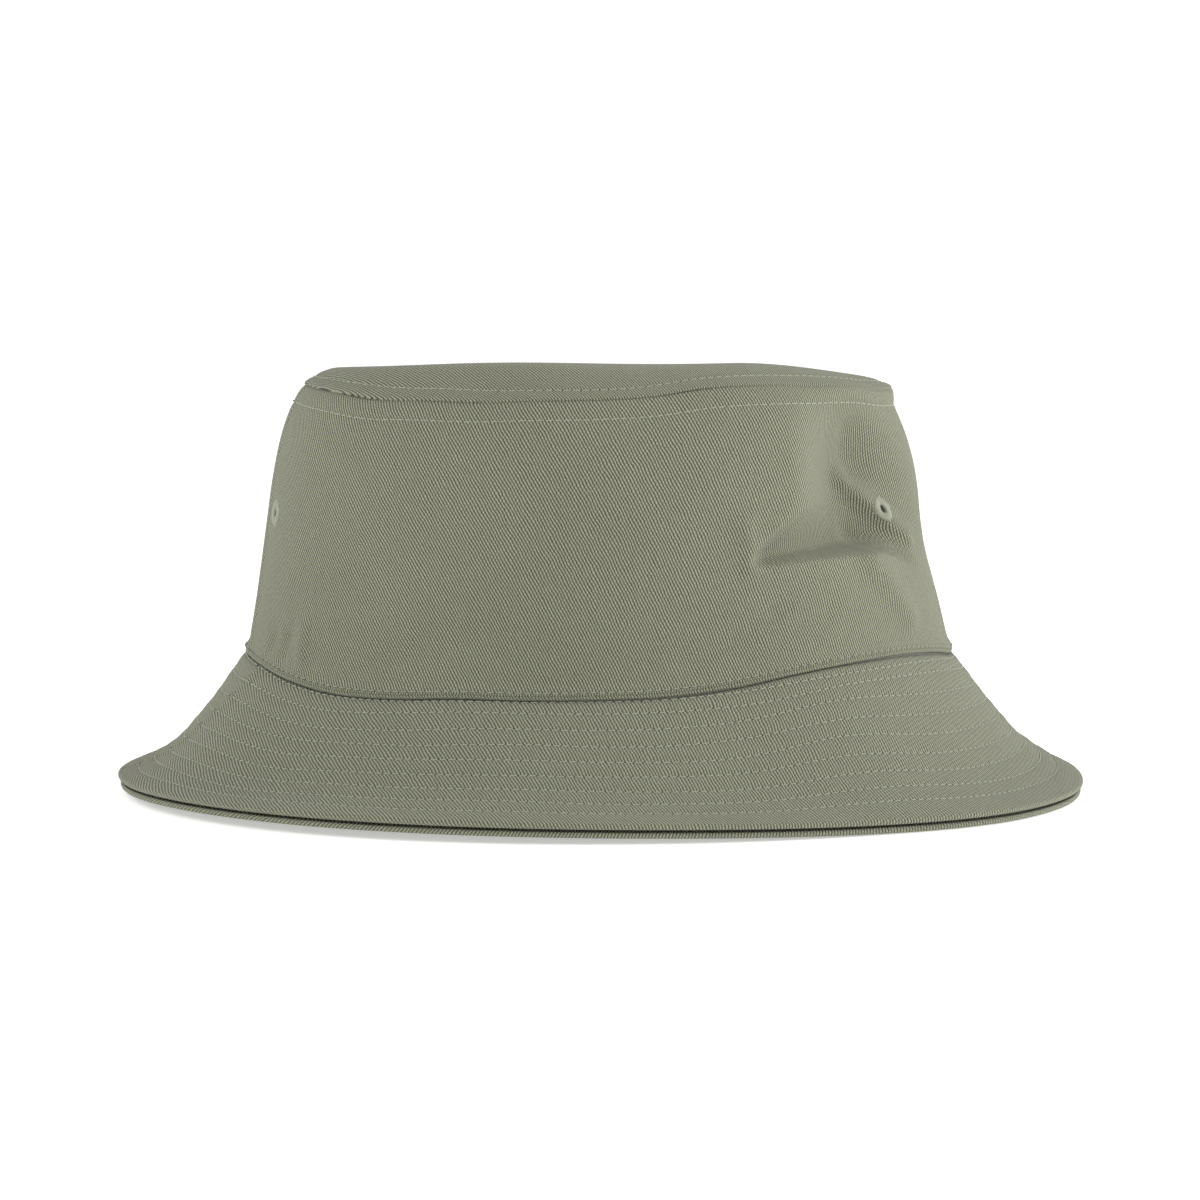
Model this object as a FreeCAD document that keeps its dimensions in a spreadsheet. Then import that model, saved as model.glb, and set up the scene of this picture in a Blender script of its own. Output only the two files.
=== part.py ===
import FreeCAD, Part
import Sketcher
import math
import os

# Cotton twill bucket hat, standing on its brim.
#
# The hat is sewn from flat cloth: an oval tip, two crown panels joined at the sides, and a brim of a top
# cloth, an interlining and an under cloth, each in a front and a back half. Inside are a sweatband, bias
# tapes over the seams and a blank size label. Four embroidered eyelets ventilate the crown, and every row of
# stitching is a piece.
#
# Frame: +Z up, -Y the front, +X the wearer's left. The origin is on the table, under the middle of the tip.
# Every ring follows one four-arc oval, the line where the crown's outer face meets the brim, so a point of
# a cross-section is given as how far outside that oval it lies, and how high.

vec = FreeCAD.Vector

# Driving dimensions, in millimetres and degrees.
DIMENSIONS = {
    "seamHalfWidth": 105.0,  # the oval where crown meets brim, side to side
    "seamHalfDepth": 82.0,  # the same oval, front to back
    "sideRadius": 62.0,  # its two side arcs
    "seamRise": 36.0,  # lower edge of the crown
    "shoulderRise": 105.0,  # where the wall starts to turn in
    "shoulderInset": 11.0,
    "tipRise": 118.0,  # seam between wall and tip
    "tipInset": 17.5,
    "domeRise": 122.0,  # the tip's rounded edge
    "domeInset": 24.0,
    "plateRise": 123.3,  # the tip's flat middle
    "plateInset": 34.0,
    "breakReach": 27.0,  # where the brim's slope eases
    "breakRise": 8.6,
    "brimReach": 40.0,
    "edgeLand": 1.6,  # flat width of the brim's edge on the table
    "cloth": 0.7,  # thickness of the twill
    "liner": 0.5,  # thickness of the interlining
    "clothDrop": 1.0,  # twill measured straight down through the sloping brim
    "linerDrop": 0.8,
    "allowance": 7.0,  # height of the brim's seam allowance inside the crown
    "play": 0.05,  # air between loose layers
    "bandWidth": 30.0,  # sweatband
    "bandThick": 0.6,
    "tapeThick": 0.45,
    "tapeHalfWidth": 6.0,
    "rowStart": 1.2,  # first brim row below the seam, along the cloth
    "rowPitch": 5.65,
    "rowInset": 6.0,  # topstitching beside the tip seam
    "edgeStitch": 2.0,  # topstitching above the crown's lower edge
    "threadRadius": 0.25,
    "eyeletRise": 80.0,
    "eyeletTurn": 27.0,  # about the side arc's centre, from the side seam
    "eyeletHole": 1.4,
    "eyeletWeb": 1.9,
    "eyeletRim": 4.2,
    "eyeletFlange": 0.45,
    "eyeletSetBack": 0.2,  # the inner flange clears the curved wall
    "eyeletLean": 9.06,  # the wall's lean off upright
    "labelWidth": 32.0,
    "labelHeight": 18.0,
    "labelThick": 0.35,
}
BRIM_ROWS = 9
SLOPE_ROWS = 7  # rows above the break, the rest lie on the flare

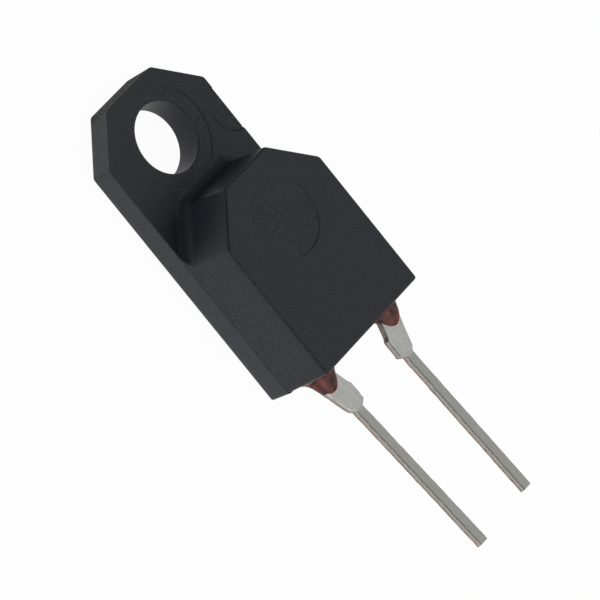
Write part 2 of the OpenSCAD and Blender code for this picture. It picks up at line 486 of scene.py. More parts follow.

-.-.-

# REQUIRED TASK:
Extract the data exactly as given.

# TASK ANSWER:
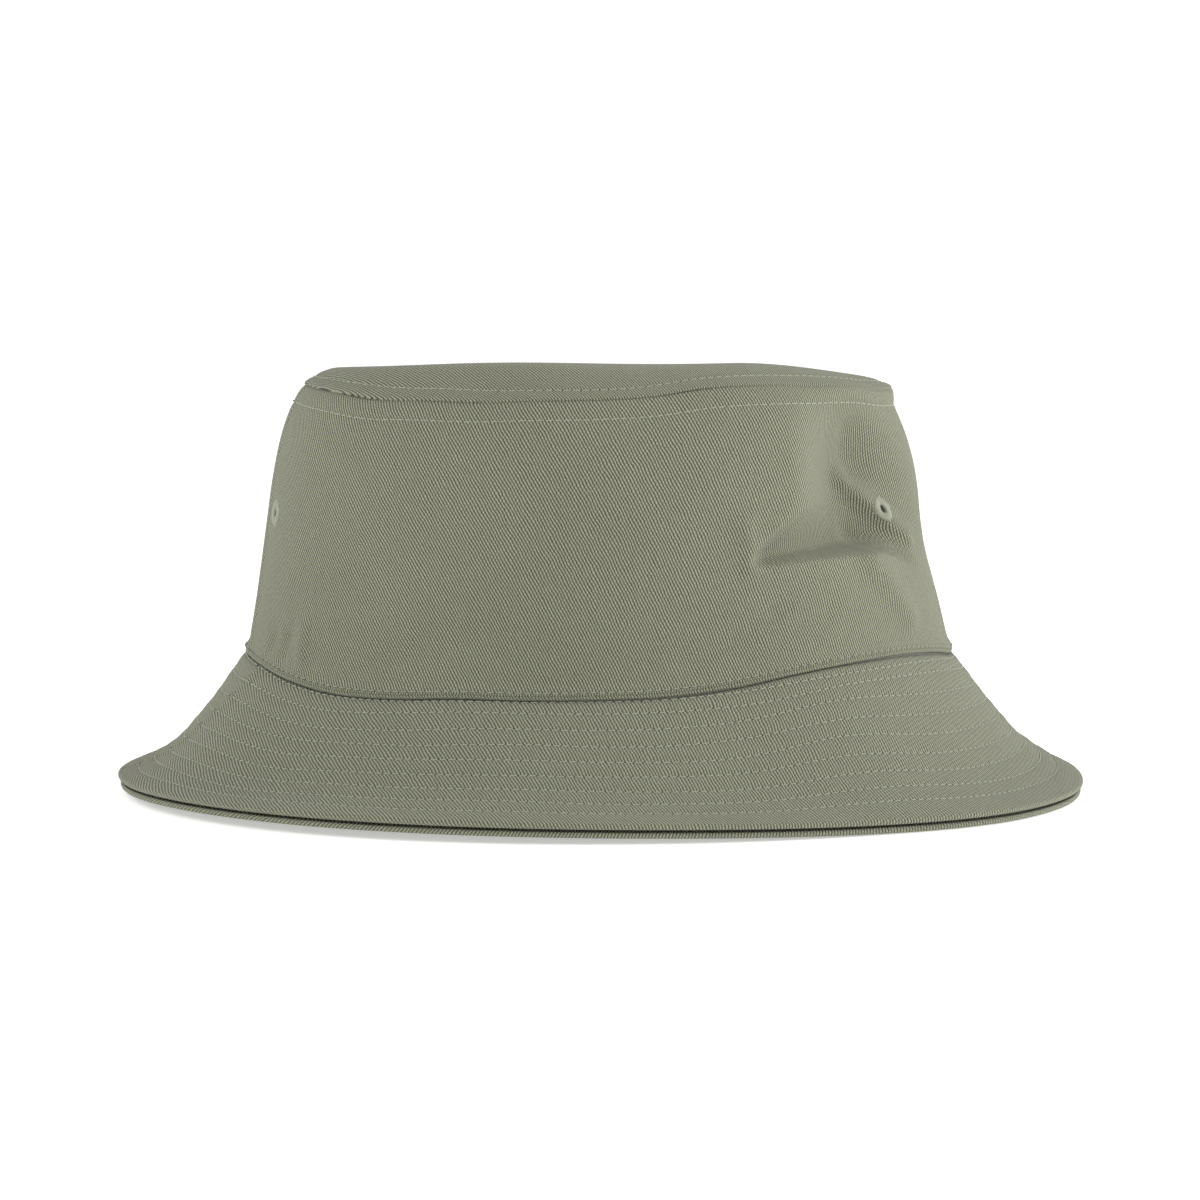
Model this object as a FreeCAD document that keeps its dimensions in a spreadsheet. Then import that model, saved as model.glb, and set up the scene of this picture in a Blender script of its own. Output only the two files.
=== part.py ===
import FreeCAD, Part
import Sketcher
import math
import os

# Cotton twill bucket hat, standing on its brim.
#
# The hat is sewn from flat cloth: an oval tip, two crown panels joined at the sides, and a brim of a top
# cloth, an interlining and an under cloth, each in a front and a back half. Inside are a sweatband, bias
# tapes over the seams and a blank size label. Four embroidered eyelets ventilate the crown, and every row of
# stitching is a piece.
#
# Frame: +Z up, -Y the front, +X the wearer's left. The origin is on the table, under the middle of the tip.
# Every ring follows one four-arc oval, the line where the crown's outer face meets the brim, so a point of
# a cross-section is given as how far outside that oval it lies, and how high.

vec = FreeCAD.Vector

# Driving dimensions, in millimetres and degrees.
DIMENSIONS = {
    "seamHalfWidth": 105.0,  # the oval where crown meets brim, side to side
    "seamHalfDepth": 82.0,  # the same oval, front to back
    "sideRadius": 62.0,  # its two side arcs
    "seamRise": 36.0,  # lower edge of the crown
    "shoulderRise": 105.0,  # where the wall starts to turn in
    "shoulderInset": 11.0,
    "tipRise": 118.0,  # seam between wall and tip
    "tipInset": 17.5,
    "domeRise": 122.0,  # the tip's rounded edge
    "domeInset": 24.0,
    "plateRise": 123.3,  # the tip's flat middle
    "plateInset": 34.0,
    "breakReach": 27.0,  # where the brim's slope eases
    "breakRise": 8.6,
    "brimReach": 40.0,
    "edgeLand": 1.6,  # flat width of the brim's edge on the table
    "cloth": 0.7,  # thickness of the twill
    "liner": 0.5,  # thickness of the interlining
    "clothDrop": 1.0,  # twill measured straight down through the sloping brim
    "linerDrop": 0.8,
    "allowance": 7.0,  # height of the brim's seam allowance inside the crown
    "play": 0.05,  # air between loose layers
    "bandWidth": 30.0,  # sweatband
    "bandThick": 0.6,
    "tapeThick": 0.45,
    "tapeHalfWidth": 6.0,
    "rowStart": 1.2,  # first brim row below the seam, along the cloth
    "rowPitch": 5.65,
    "rowInset": 6.0,  # topstitching beside the tip seam
    "edgeStitch": 2.0,  # topstitching above the crown's lower edge
    "threadRadius": 0.25,
    "eyeletRise": 80.0,
    "eyeletTurn": 27.0,  # about the side arc's centre, from the side seam
    "eyeletHole": 1.4,
    "eyeletWeb": 1.9,
    "eyeletRim": 4.2,
    "eyeletFlange": 0.45,
    "eyeletSetBack": 0.2,  # the inner flange clears the curved wall
    "eyeletLean": 9.06,  # the wall's lean off upright
    "labelWidth": 32.0,
    "labelHeight": 18.0,
    "labelThick": 0.35,
}
BRIM_ROWS = 9
SLOPE_ROWS = 7  # rows above the break, the rest lie on the flare

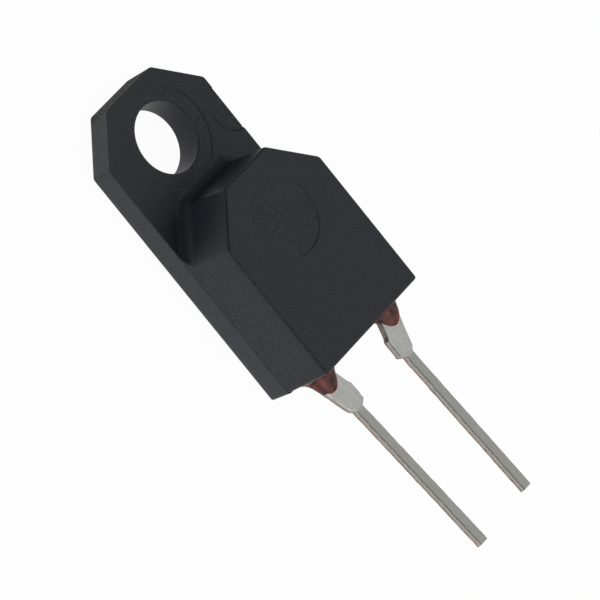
Write part 2 of the OpenSCAD and Blender code for this picture. It picks up at line 486 of scene.py. More parts follow.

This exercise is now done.